§ Material
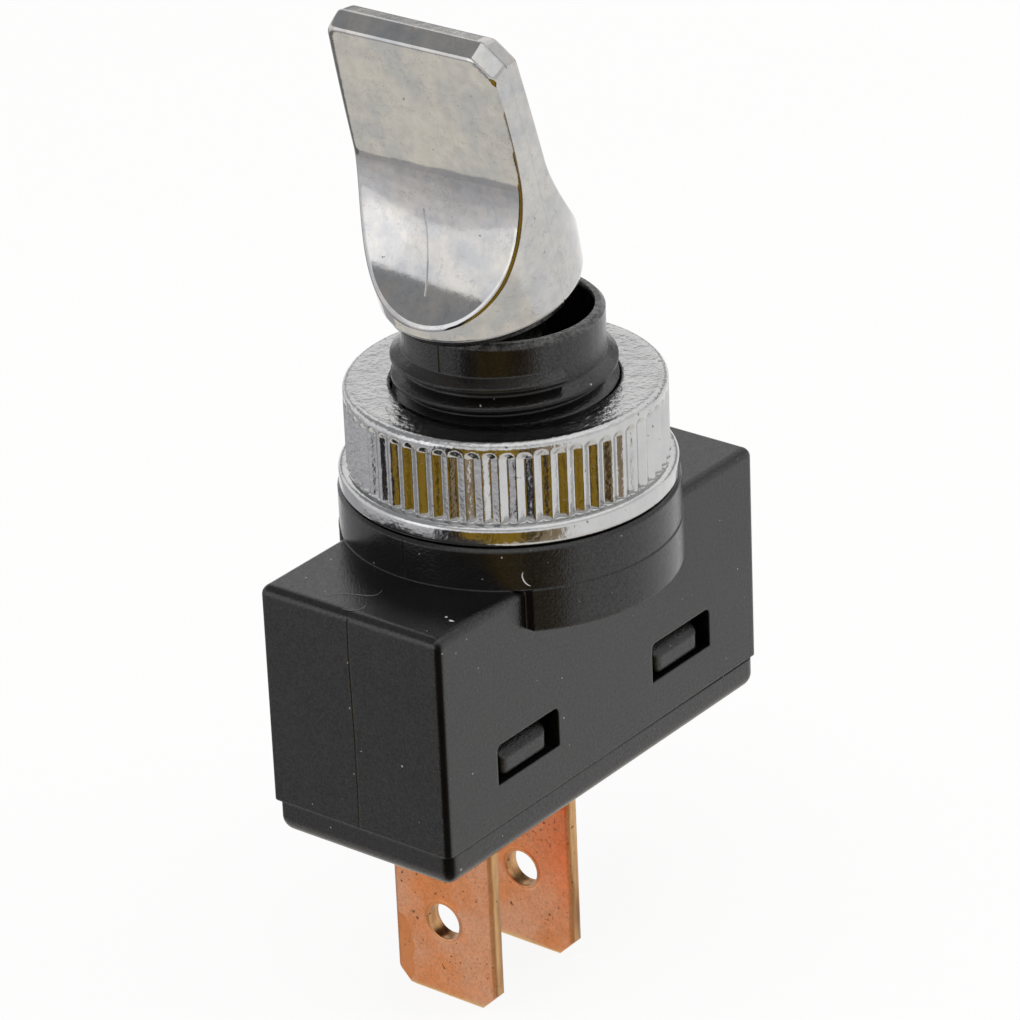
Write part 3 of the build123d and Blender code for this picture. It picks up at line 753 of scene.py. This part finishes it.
def add_nut():
    """The nut's skin: its profile turned round the axis, with the knurl's grooves taken off."""
    low, high = FLANGE_LOW_ROUND, FLANGE_ROUND
    profile = [(NUT_BORE_R, BORE_LOW)]
    profile += arc_points((FLANGE_R - low, NUT_LOW + low), low, -90, 0, 7)
    profile += arc_points((FLANGE_R - high, FLANGE_TOP - high), high, 0, 84, 8)
    profile += [(r, FLANGE_TOP + 0.01) for r in np.linspace(KNURL_R + 0.04, KNURL_R - 0.2, 2)]
    knurl_low = len(profile)
    profile += [(KNURL_R, LEDGE + 0.05 * t) for t in (0, 0.5, 1)]
    profile += [(KNURL_R, z) for z in np.linspace(*GROOVE_ROWS)]
    profile += [(KNURL_R, z) for z in np.linspace(*END_ROWS)]
    profile += arc_points((KNURL_R - TOP_ROUND, TOP_ROUND_Z), TOP_ROUND, 10, 84, 8)
    knurl_high = len(profile)
    profile += [(r, NUT_TOP) for r in np.linspace(*TOP_ROWS)]
    corner = (NUT_BORE_R + BORE_ROUND, NUT_TOP - BORE_ROUND)
    profile += arc_points(corner, BORE_ROUND, 90, 180, 6)
    profile += [(NUT_BORE_R, BORE_MIDDLE)]
    profile = np.array(profile)

    pitch = 2 * math.pi / KNURL_COUNT
    spread = np.array(PITCH_STEPS) * pitch / 2
    one = np.concatenate([spread, pitch - spread[-2:0:-1]])
    angles = (np.arange(KNURL_COUNT)[:, None] * pitch + one[None, :]).ravel()
    sideways = np.tile(np.minimum(one, pitch - one), KNURL_COUNT)[None, :] * KNURL_R
    chance = np.random.default_rng(11)
    owner = (np.arange(KNURL_COUNT)[:, None] + (one > pitch / 2)[None, :]).ravel() % KNURL_COUNT
    widths = GROOVE_HALF + WIDTH_SPREAD * chance.standard_normal(KNURL_COUNT)
    widths = widths[owner][None, :]
    tops = (GROOVE_HIGH - TOP_SPREAD * chance.random(KNURL_COUNT))[owner][None, :]
    radii = profile[:, 0][:, None] + 0 * sideways
    heights = profile[:, 1][:, None] + 0 * sideways
    beyond = np.maximum(heights - (tops - widths), 0)
    reach = np.sqrt(sideways**2 + beyond**2 + GROOVE_BLUNT**2)
    slack = (widths - reach) * GROOVE_SLOPE
    cut = (slack + np.sqrt(slack**2 + GROOVE_EASE**2)) / 2
    rows = np.arange(len(profile))[:, None]
    knurled = (rows >= knurl_low) & (rows < knurl_high)
    uneven = PLATING_SPREAD * chance.random(radii.shape)
    radii = radii - np.where(knurled, cut + uneven, 0)
    turn = angles + math.radians(KNURL_PHASE)
    points = np.stack([radii * np.cos(turn), radii * np.sin(turn), heights], axis=-1)
    faces = grid_faces(len(profile), len(angles), wrap=True)
    piece = add_piece("nut_skin", points.reshape(-1, 3), faces, "nut", "nut")
    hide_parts("dress_nut")


add_nut()


# SMALL MARKS OF THE MOULDING: hair-thin flash, a fibre and shreds of plastic

FLASH_R = 0.035
STRAND_SIDES = 6
STRANDS = {
    "flash_long": [
        (-12.0, 1.9, TOP_FACE_Z),
        (-11.26, 1.37, TOP_FACE_Z),
        (-11.0, 0.6, TOP_FACE_Z),
        (-10.6, 0.12, TOP_FACE_Z),
        (-9.96, 0.15, TOP_FACE_Z),
    ],
    "flash_short": [
        (-12.55, 0.5, TOP_FACE_Z),
        (-12.36, -0.1, TOP_FACE_Z),
        (-11.9, -0.28, TOP_FACE_Z),
        (-11.4, -0.05, TOP_FACE_Z),
    ],
    "fibre": [
        (-6.33, -5.63, -1.2),
        (-6.36, -5.6, -1.45),
        (-6.28, -5.69, -1.75),
        (-6.1, -5.88, -1.96),
    ],
}


def add_strand(name, corners, material):
    """A thin tube along a curve through the corners, tapered to its ends."""
    corners = np.array(corners)
    steps = np.linspace(0, len(corners) - 1, 8 * len(corners))
    knots = np.arange(len(corners))
    degree = min(3, len(corners) - 1)
    curves = [np.polyfit(knots, corners[:, k], degree) for k in range(3)]
    path = np.stack([np.polyval(curve, steps) for curve in curves], axis=-1)
    along = np.gradient(path, axis=0)
    along /= np.linalg.norm(along, axis=1)[:, None]
    one = np.cross(along, (0.3, 0.5, 0.8))
    one /= np.linalg.norm(one, axis=1)[:, None]
    two = np.cross(along, one)
    radii = FLASH_R * (0.3 + 0.7 * np.sin(np.pi * steps / steps[-1]))
    turns = np.arange(STRAND_SIDES) * 2 * math.pi / STRAND_SIDES
    ring = np.cos(turns)[None, :, None] * one[:, None, :]
    ring = ring + np.sin(turns)[None, :, None] * two[:, None, :]
    points = path[:, None, :] + radii[:, None, None] * ring
    faces = tube_faces(len(path), STRAND_SIDES)
    add_piece(name, points.reshape(-1, 3), faces, material, "switch_body")


def add_chip(name, centre, size, seed):
    """A small irregular shred lying on the moulding."""
    chance = np.random.default_rng(seed)
    corners = np.array([(1, 0, 0), (0, 1, 0), (-1, 0, 0), (0, -1, 0), (0, 0, 0.5), (0, 0, -0.3)])
    points = np.array(centre) + corners * np.array(size) * chance.uniform(0.5, 1, (6, 1))
    faces = [(0, 1, 4), (1, 2, 4), (2, 3, 4), (3, 0, 4), (1, 0, 5), (2, 1, 5), (3, 2, 5), (0, 3, 5)]
    add_piece(name, points, faces, "chip", "switch_body")


for name, corners in STRANDS.items():
    add_strand(name, corners, "chip" if name == "fibre" else "flash")
add_chip("shred_near", (-10.66, -4.62, TOP_FACE_Z), (0.14, 0.28, 0.12), 3)
add_chip("shred_far", (-10.5, -4.2, TOP_FACE_Z), (0.1, 0.14, 0.1), 4)


# THE PLUNGER'S SPRING: a coil that stands upright about the pivot like the paddle, between the
# plunger's shoulder and the end of the stem's bore.
COIL_R = 1.2
WIRE_R = 0.17
WIRE_SIDES = 8
COIL_TURNS = 6.5
TURN_STEPS = 24
COIL_LOW = -6.18
COIL_HIGH = -2.32


def add_spring():
    """Round wire along a helix, on the lever, in place of the CAD's rigid spring."""
    steps = int(COIL_TURNS * TURN_STEPS) + 1
    turn = np.linspace(0, 2 * math.pi * COIL_TURNS, steps)[:, None]
    rise = np.linspace(COIL_LOW + WIRE_R, COIL_HIGH - WIRE_R, steps)[:, None]
    ring = (np.arange(WIRE_SIDES) * 2 * math.pi / WIRE_SIDES)[None, :]
    radii = COIL_R + WIRE_R * np.cos(ring)
    heights = rise - WIRE_R * np.sin(ring)
    points = np.stack([radii * np.cos(turn), radii * np.sin(turn), heights], axis=-1)
    faces = tube_faces(steps, WIRE_SIDES)
    piece = add_piece("spring_coil", on_lever(points), faces, "steel", "lever")
    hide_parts("plunger_spring")
    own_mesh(piece)


add_spring()


# SURROUNDINGS: a pale floor, a white world, and toned cards round the object that show in mirror
# reflections alone, as a photographer would set them up. Cards are placed by degrees.
WORLD_LIGHT = 0.55
FLOOR_HALF = 3000
CARD_DISTANCE = 400
CARD_STEP = 4
LAMP_DISTANCE = 700


def stage_piece(name, points, faces, material):
    """A mesh of the studio, which isn't part of the object."""
    mesh = bpy.data.meshes.new(name)
    mesh.from_pydata(points, [], faces)
    mesh.materials.append(material)
    piece = bpy.data.objects.new(name, mesh)
    bpy.context.scene.collection.objects.link(piece)
    return piece


def floor_material():
    """Pale floor that shows as white and keeps the object's soft shadow."""
    g = Graph("floor_pale")
    tone = g.ramp(g.noise(14, 3, 0.5), [(0.3, (0.91, 0.895, 0.87)), (0.7, (0.95, 0.94, 0.925))])
    g.set(Base_Color=tone, Roughness=0.7)
    glow = g.add("ShaderNodeEmission", {"Color": (1, 1, 1, 1), "Strength": 1.0})
    path = g.add("ShaderNodeLightPath")
    seen = g.times(path.outputs["Is Camera Ray"], 0.9)
    mix = g.add("ShaderNodeMixShader", {0: seen, 1: g.shader.outputs[0], 2: glow.outputs[0]})
    g.links.new(mix.outputs[0], g.out.inputs[0])
    return g.material


def card_material(name, colour, strength):
    """A plain glow."""
    g = Graph(name)
    glow = g.add("ShaderNodeEmission", {"Color": (*colour, 1), "Strength": strength})
    g.links.new(glow.outputs[0], g.out.inputs[0])
    return g.material


def band_card(name, start, end, low, high, material):
    """A curved card round the object between two azimuths and two elevations, in degrees, which
    shows in reflections alone, so that it shades nothing."""
    points = []
    faces = []
    steps = max(2, int((end - start) / CARD_STEP))
    for i, azimuth in enumerate(np.radians(np.linspace(start, end, steps + 1))):
        for slope in (low, high):
            e = math.radians(slope)
            level = CARD_DISTANCE * math.cos(e)
            side = (level * math.cos(azimuth), level * math.sin(azimuth))
            points.append(Vector((*side, CARD_DISTANCE * math.sin(e))) * MM)
        if i:
            k = 2 * i
            faces.append((k - 2, k, k + 1, k - 1))
    card = stage_piece(name, points, faces, material)
    for ray in ("camera", "diffuse", "transmission", "shadow"):
        setattr(card, "visible_" + ray, False)


def add_floor():
    """The floor that the object stands on, which mirrors don't show."""
    corners = [(-1, -1), (1, -1), (1, 1), (-1, 1)]
    points = [Vector((x * FLOOR_HALF, y * FLOOR_HALF, FLOOR_Z)) * MM for x, y in corners]
    floor = stage_piece("floor", points, [(0, 1, 2, 3)], floor_material())
    floor.visible_glossy = False


def add_cards():
    # name, azimuths from and to, elevations from and to, colour, strength
    white, sky, day = (1.0, 1.0, 1.0), (0.96, 0.97, 1.0), (0.98, 0.98, 1.0)
    cool, warm, gold = (0.97, 0.965, 1.0), (1.0, 0.97, 0.915), (1.0, 0.62, 0.07)
    cards = [
        ("ceiling", 75, 160, 21, 88, sky, 0.38),
        ("haze", 160, 235, 21, 48, sky, 0.6),
        ("overhead", 160, 340, 48, 88, white, 1.2),
        ("side_wall", 235, 340, 21, 48, white, 0.8),
        ("back_wall", -20, 75, 20, 40, white, 1.08),
        ("back_low", -20, 75, 4, 20, white, 0.38),
        ("softbox", 147, 174, -12, 20, day, 1.6),
        ("soft_side", 137, 147, -12, 20, day, 1.25),
        ("soft_end", 112, 137, -12, 20, cool, 0.95),
        ("gap_high", 100, 168, -16, -12, cool, 0.92),
        ("gap", 100, 168, -20, -16, cool, 0.8),
        ("gap_low", 100, 168, -24, -20, cool, 0.68),
        ("edge_high", 100, 168, -28, -24, cool, 0.58),
        ("edge", 128, 168, -36, -28, cool, 0.5),
        ("edge_far", 100, 128, -36, -28, cool, 0.22),
        ("table", 0, 360, -88, -36, warm, 0.88),
        ("table_far", 62, 100, -36, -6, cool, 0.5),
        ("dark", 168, 186, -36, -6, (0.9, 0.85, 1.0), 0.03),
        ("gold_left", 186, 201, -36, -6, gold, 0.3),
        ("dark_gap", 201, 206, -36, -6, gold, 0.1),
        ("gold", 206, 226, -36, -6, gold, 0.31),
        ("dark_end", 226, 235, -36, -6, gold, 0.03),
        ("brown", 235, 254, -36, -6, (1.0, 0.75, 0.45), 0.3),
    ]
    for name, start, end, low, high, colour, strength in cards:
        material = card_material(name + "_card", colour, strength)
        band_card(name, start, end, low, high, material)


def add_world():
    """A world that is white to the camera and in mirrors, and lights the object more dimly."""
    world = bpy.data.worlds.new("studio")
    world.use_nodes = True
    bpy.context.scene.world = world
    nodes = world.node_tree.nodes
    links = world.node_tree.links
    shine = nodes["Background"]
    shine.inputs["Color"].default_value = (1, 1, 1, 1)
    path = nodes.new("ShaderNodeLightPath")
    seen = path.outputs["Is Camera Ray"]
    for ray in ("Is Glossy Ray", "Is Transmission Ray"):
        either = nodes.new("ShaderNodeMath")
        either.operation = "MAXIMUM"
        links.new(seen, either.inputs[0])
        links.new(path.outputs[ray], either.inputs[1])
        seen = either.outputs[0]
    level = nodes.new("ShaderNodeMapRange")
    level.inputs["To Min"].default_value = WORLD_LIGHT
    level.inputs["To Max"].default_value = 1.0
    links.new(seen, level.inputs["Value"])
    links.new(level.outputs[0], shine.inputs["Strength"])


def area_lamp(name, azimuth, elevation, size, watts):
    """A soft lamp that looks at the origin and doesn't show in reflections."""
    a = math.radians(azimuth)
    e = math.radians(elevation)
    towards = Vector((math.cos(a) * math.cos(e), math.sin(a) * math.cos(e), math.sin(e)))
    place = towards * LAMP_DISTANCE
    data = bpy.data.lights.new(name, "AREA")
    data.shape = "RECTANGLE"
    data.size = size[0] * MM
    data.size_y = size[1] * MM
    data.energy = watts
    lamp = bpy.data.objects.new(name, data)
    lamp.location = place * MM
    lamp.rotation_euler = place.to_track_quat("Z", "Y").to_euler()
    bpy.context.scene.collection.objects.link(lamp)
    lamp.visible_glossy = False


add_floor()
add_cards()
add_world()
area_lamp("key", 150, 12, (560, 420), 1.2)
area_lamp("top", 210, 72, (600, 600), 2.0)
area_lamp("side", 310, 30, (500, 400), 0.9)

bpy.context.scene.view_settings.view_transform = "Standard"

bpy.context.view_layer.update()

§ Aim
Write out the listing's lines exactly, from its first line through the line that contains "profile = np.array(profile)", and stop there.

§ Answer for the task
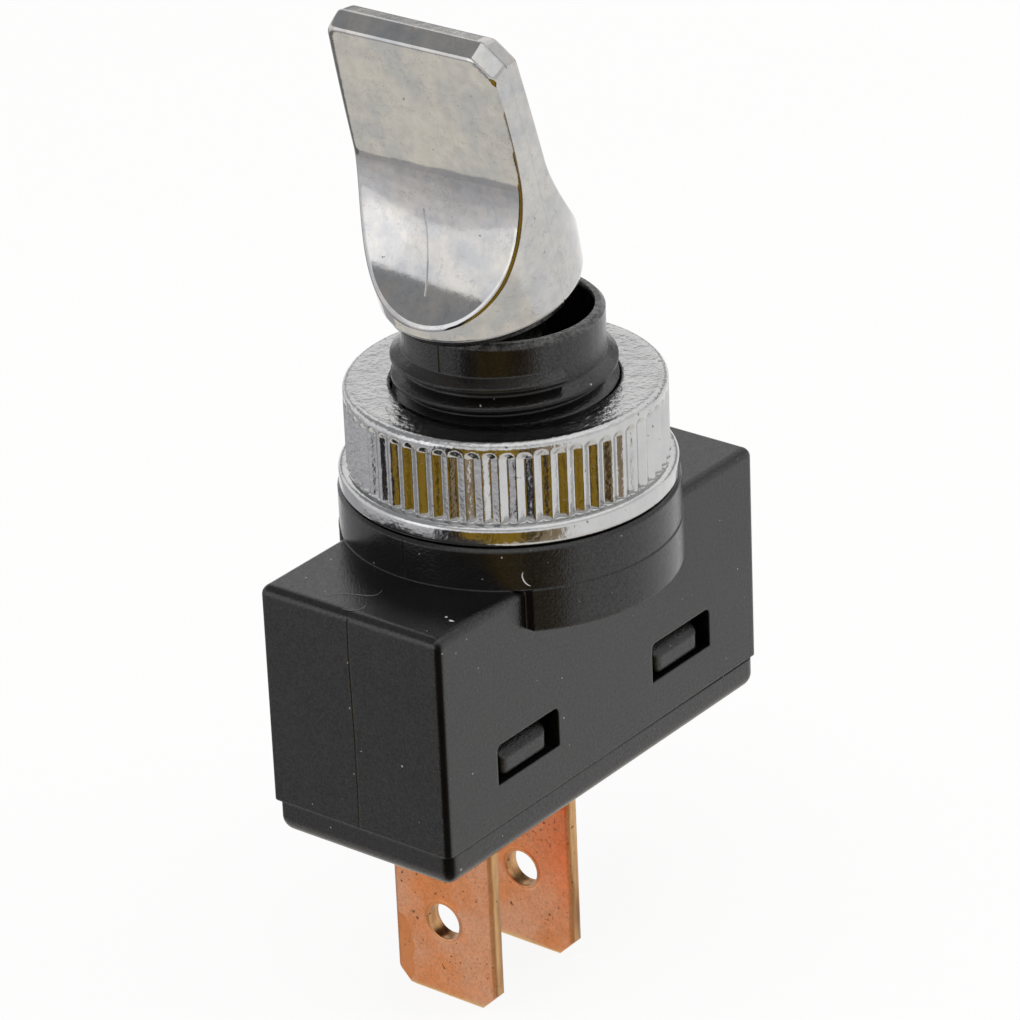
Write part 3 of the build123d and Blender code for this picture. It picks up at line 753 of scene.py. This part finishes it.
def add_nut():
    """The nut's skin: its profile turned round the axis, with the knurl's grooves taken off."""
    low, high = FLANGE_LOW_ROUND, FLANGE_ROUND
    profile = [(NUT_BORE_R, BORE_LOW)]
    profile += arc_points((FLANGE_R - low, NUT_LOW + low), low, -90, 0, 7)
    profile += arc_points((FLANGE_R - high, FLANGE_TOP - high), high, 0, 84, 8)
    profile += [(r, FLANGE_TOP + 0.01) for r in np.linspace(KNURL_R + 0.04, KNURL_R - 0.2, 2)]
    knurl_low = len(profile)
    profile += [(KNURL_R, LEDGE + 0.05 * t) for t in (0, 0.5, 1)]
    profile += [(KNURL_R, z) for z in np.linspace(*GROOVE_ROWS)]
    profile += [(KNURL_R, z) for z in np.linspace(*END_ROWS)]
    profile += arc_points((KNURL_R - TOP_ROUND, TOP_ROUND_Z), TOP_ROUND, 10, 84, 8)
    knurl_high = len(profile)
    profile += [(r, NUT_TOP) for r in np.linspace(*TOP_ROWS)]
    corner = (NUT_BORE_R + BORE_ROUND, NUT_TOP - BORE_ROUND)
    profile += arc_points(corner, BORE_ROUND, 90, 180, 6)
    profile += [(NUT_BORE_R, BORE_MIDDLE)]
    profile = np.array(profile)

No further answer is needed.